- [Stated problem] Below is the data. Give it again, complete and exact.

- [Information shown]

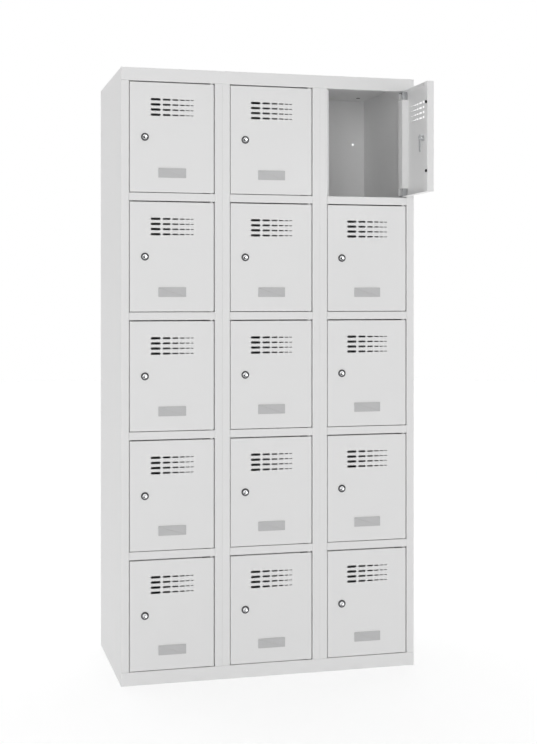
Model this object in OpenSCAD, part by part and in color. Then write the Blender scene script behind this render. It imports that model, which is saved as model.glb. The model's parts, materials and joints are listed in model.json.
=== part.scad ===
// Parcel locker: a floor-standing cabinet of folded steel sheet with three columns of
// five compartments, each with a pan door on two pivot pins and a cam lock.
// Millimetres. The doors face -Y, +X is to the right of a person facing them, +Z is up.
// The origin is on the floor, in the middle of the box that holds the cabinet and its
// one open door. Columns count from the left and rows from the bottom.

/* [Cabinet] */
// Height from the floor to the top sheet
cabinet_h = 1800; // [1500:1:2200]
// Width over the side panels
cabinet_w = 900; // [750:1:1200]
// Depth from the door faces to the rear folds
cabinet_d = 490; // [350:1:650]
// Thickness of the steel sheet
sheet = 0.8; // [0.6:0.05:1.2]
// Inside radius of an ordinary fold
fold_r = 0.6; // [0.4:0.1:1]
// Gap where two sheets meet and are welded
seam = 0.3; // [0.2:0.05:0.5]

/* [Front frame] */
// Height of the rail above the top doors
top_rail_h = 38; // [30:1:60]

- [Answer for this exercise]
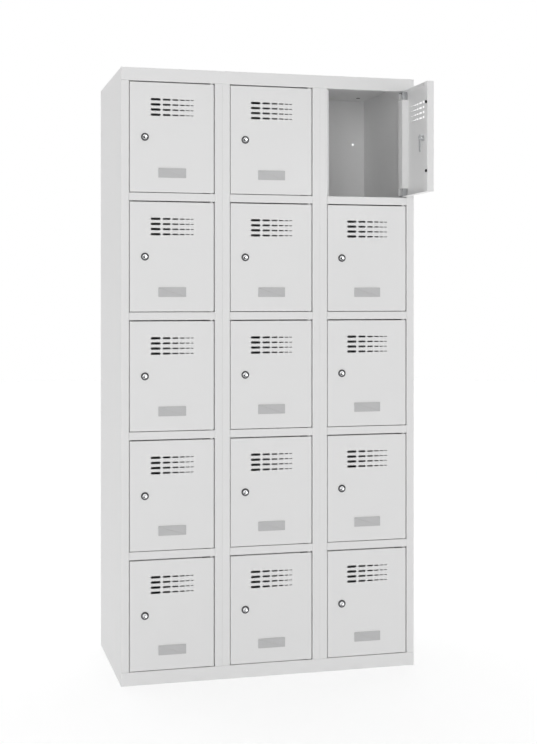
Model this object in OpenSCAD, part by part and in color. Then write the Blender scene script behind this render. It imports that model, which is saved as model.glb. The model's parts, materials and joints are listed in model.json.
=== part.scad ===
// Parcel locker: a floor-standing cabinet of folded steel sheet with three columns of
// five compartments, each with a pan door on two pivot pins and a cam lock.
// Millimetres. The doors face -Y, +X is to the right of a person facing them, +Z is up.
// The origin is on the floor, in the middle of the box that holds the cabinet and its
// one open door. Columns count from the left and rows from the bottom.

/* [Cabinet] */
// Height from the floor to the top sheet
cabinet_h = 1800; // [1500:1:2200]
// Width over the side panels
cabinet_w = 900; // [750:1:1200]
// Depth from the door faces to the rear folds
cabinet_d = 490; // [350:1:650]
// Thickness of the steel sheet
sheet = 0.8; // [0.6:0.05:1.2]
// Inside radius of an ordinary fold
fold_r = 0.6; // [0.4:0.1:1]
// Gap where two sheets meet and are welded
seam = 0.3; // [0.2:0.05:0.5]

/* [Front frame] */
// Height of the rail above the top doors
top_rail_h = 38; // [30:1:60]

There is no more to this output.